DATA BLOCK:
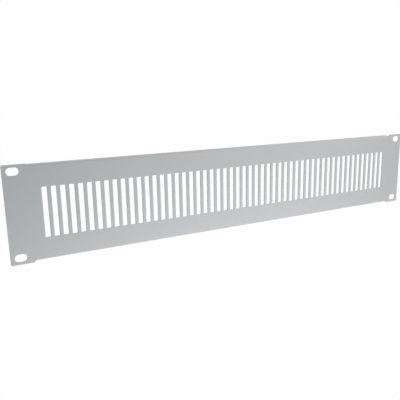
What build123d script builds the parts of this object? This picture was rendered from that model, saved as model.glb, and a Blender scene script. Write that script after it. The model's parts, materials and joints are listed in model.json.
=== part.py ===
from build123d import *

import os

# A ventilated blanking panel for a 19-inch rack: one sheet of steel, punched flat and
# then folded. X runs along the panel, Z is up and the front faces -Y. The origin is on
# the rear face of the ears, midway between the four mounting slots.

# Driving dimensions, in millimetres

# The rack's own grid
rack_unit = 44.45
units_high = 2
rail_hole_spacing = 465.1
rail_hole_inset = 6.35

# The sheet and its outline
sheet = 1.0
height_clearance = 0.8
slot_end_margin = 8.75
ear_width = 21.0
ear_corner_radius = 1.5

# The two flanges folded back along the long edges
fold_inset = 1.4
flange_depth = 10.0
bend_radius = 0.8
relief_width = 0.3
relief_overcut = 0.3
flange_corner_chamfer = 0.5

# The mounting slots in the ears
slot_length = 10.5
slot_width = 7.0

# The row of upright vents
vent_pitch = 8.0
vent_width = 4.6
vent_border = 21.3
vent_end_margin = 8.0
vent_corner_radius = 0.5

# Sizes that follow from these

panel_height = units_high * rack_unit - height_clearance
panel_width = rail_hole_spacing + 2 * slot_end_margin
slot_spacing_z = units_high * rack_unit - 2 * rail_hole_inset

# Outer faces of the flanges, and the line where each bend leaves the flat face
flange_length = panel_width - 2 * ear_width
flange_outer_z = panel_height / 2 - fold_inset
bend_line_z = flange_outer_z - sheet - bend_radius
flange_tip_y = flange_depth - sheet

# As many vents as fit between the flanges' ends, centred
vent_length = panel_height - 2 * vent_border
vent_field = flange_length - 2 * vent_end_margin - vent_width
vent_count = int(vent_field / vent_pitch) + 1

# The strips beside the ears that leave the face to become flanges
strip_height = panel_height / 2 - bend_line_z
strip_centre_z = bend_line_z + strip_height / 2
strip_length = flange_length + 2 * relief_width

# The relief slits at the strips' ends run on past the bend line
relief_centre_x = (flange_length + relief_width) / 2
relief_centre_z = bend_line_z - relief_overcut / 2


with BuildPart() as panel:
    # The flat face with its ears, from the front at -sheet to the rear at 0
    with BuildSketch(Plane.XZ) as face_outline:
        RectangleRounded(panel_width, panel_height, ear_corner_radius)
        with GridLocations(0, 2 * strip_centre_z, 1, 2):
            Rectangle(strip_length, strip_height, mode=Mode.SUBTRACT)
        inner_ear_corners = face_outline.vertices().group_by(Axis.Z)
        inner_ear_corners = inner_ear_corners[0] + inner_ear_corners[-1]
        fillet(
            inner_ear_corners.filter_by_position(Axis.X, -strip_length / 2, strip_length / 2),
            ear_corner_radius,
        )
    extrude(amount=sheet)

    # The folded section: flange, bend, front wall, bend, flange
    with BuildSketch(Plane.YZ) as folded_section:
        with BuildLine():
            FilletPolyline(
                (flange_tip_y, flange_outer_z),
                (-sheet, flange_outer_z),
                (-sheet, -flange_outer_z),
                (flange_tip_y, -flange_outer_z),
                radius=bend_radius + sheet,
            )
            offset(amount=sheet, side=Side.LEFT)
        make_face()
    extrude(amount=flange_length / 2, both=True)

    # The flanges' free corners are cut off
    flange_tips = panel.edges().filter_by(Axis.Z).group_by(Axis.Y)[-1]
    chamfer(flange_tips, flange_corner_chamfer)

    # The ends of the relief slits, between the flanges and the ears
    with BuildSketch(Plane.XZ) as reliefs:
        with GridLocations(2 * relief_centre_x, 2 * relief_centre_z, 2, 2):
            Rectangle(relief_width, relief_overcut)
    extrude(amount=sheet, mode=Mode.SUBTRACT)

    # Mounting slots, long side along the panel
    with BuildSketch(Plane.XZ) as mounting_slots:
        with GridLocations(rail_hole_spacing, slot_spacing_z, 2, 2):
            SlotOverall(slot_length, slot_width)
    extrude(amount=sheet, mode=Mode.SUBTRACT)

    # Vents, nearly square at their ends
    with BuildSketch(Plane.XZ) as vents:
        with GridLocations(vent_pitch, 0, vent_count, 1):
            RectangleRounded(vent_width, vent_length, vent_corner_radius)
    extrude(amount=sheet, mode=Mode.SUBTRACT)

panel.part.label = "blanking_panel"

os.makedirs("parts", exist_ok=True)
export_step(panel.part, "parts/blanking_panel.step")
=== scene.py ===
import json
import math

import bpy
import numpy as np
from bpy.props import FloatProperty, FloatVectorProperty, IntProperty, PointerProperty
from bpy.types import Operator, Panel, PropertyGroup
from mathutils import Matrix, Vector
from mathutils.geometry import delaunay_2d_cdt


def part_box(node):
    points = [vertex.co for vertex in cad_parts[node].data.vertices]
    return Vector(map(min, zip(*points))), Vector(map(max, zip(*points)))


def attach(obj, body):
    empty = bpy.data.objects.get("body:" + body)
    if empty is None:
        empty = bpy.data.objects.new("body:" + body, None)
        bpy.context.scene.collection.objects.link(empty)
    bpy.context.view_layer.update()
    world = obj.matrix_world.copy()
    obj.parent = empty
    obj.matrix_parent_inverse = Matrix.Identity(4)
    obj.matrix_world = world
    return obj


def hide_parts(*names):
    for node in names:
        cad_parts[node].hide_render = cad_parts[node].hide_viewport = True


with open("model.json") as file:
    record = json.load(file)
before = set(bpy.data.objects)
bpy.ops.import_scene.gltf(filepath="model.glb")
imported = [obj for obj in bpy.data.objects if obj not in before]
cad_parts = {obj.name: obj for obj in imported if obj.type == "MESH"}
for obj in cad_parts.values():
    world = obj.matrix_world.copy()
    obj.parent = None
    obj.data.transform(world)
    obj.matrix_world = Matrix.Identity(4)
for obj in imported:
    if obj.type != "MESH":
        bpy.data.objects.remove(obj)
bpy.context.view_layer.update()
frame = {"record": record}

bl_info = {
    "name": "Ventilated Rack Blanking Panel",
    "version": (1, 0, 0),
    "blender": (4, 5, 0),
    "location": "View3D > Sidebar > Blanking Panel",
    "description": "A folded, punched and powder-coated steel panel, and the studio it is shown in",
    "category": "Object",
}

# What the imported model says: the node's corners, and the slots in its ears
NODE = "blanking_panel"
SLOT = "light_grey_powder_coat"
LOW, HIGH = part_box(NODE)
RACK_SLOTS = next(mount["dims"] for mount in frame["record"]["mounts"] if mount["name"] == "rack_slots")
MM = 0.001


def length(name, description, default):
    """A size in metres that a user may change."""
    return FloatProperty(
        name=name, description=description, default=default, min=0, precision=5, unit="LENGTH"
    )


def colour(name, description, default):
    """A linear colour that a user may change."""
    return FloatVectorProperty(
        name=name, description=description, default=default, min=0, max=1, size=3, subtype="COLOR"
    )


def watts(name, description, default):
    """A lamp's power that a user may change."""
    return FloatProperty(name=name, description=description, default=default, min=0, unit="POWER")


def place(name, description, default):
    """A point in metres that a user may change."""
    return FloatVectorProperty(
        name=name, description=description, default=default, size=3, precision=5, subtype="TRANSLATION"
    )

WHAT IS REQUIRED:
Provide the number of lines containing the string "imported", with no other output.

CORRECT RESULT:
4